|today.ninemsm.con.au - Wednesday 7 February, 2007
Easing traffic chaos
Channel 9 - Wednesday February 7, 2007
The Courier Mail reported yesterday that Brisbane City Council's Climate Change Taskforce recommended closing city streets to traffic in an effort to combat climate change and ease traffic congestion.
Brisbane City Council has since rejected the story saying they have no plans to cordon off city streets but it does raise the issue, how do we improve CBD traffic congestion and help the environment?
Federal Labor MP for the Sydney seat of Kingsford-Smith, Peter Garrett, says we could follow the example of other cities around the world by looking to implement a range of measures, rather than immediately dismissing the idea.
He believes we are not doing enough to cut down levels of congestion, and questions the lack of pursuit of light rail and other public transport investment.
Mr Garrett believes such a tax could become a class issue in that only the rich could afford to drive into the central business district (CBD) area, and says this may be a reason why the State Government has been quick to reject the idea.
The NSW State Government says it's not considering congestion tax, even though the results of a six year old R.T.A study shows Sydneysiders might accept a congestion tax if it resulted in less traffic.
In London a congestion tax was introduced in 2003. Registered car owners must pay eight pounds when their car enters, leaves or moves around within the congestion charge zone between 7am and 6.30pm.

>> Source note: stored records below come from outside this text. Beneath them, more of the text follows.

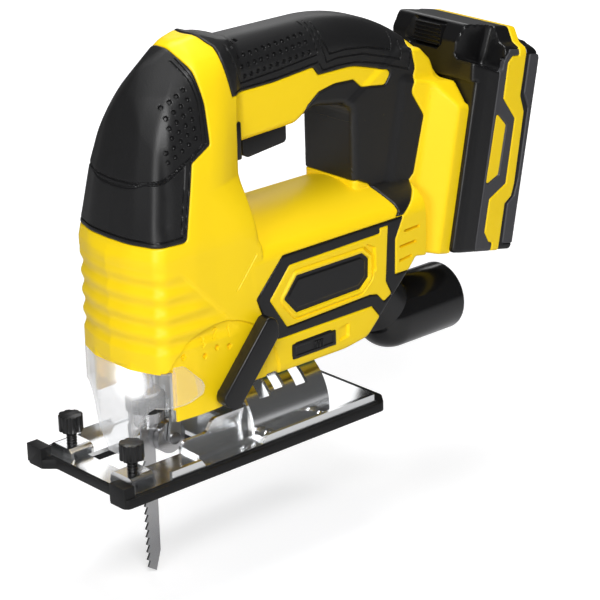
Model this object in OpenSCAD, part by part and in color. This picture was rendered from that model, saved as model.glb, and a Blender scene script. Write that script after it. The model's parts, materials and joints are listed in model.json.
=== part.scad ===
// Cordless D-handle jigsaw with a slide-on battery.
// Frame: X runs from the nose (-) to the battery (+), Y across the tool, Z up.
// The origin lies on the blade's centreline, in the plane of the shoe's underside.

/* [Sole] */
// Length of the plastic shoe
sole_len = 166; // [150:1:185]
// Width of the plastic shoe
sole_w = 76; // [74:1:84]
// Distance from the blade's centreline to the shoe's front edge
sole_front = 43; // [42:1:50]
// Thickness of the plastic shoe
shoe_t = 3; // [2.4:0.1:3.4]
// Height of the shoe's front corner blocks
shoe_block_h = 10; // [7:0.5:12]
// Thickness of the steel base plate
plate_t = 2; // [1.5:0.1:2.4]
// Height of the base plate's side flanges above the plate
flange_h = 4; // [2:0.5:5]
// Half width of the opening round the blade
blade_gap = 15; // [15:0.5:17]
// Outer radius of the bevel saddle
saddle_r = 26; // [25:0.5:27]
// Sheet thickness of the bevel saddle
saddle_t = 2; // [1.5:0.1:2.5]
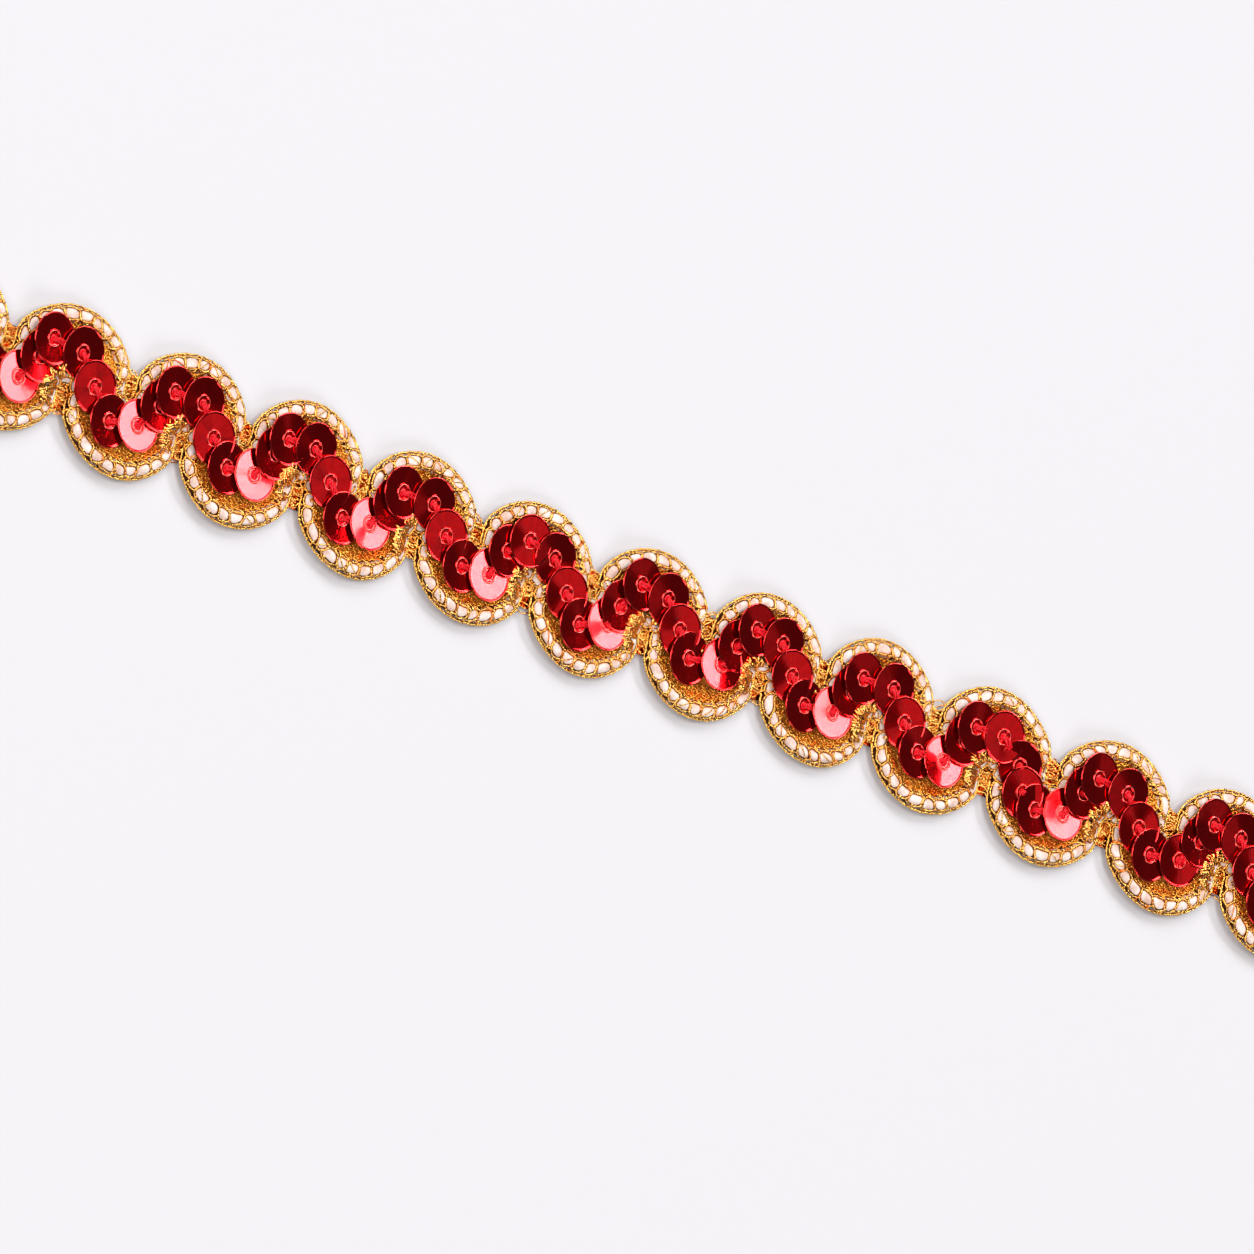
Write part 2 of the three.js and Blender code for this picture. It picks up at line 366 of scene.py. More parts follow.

The Bureau of Transport and Regional Economics (BTRE) predicts that in the next 15 years traffic congestion will worsen three-fold on Australia’s roads.
Harold Scruby from the Pedestrian Council of Australia says he’d like to see congestion taxes introduced to all approaches to all central business districts across the country.
He says the tax is needed to spread traffic flow as much as possible, and to smooth out peak periods.
Mr Scruby says in an ideal world it'd be great to offer incentives, such as $2 less for every passenger you have in your car, but he says the problem with electronic tolling is there's no way to tell how many people are in each car.
There are also several alternatives to a congestion tax that can help ease congestion and help the environment.
"We've also got to look at ways of rewarding people who don't use a car at all. Why is it that someone who has a motor vehicle, getting cars instead of a salary increase, should be rewarded? We should be rewarding people who use public transport."
He says a way of doing this is for companies to get behind this, and give those who don't drive credit for public transport, such as paying for their yearly transport fees instead of giving them a company car, and a car space.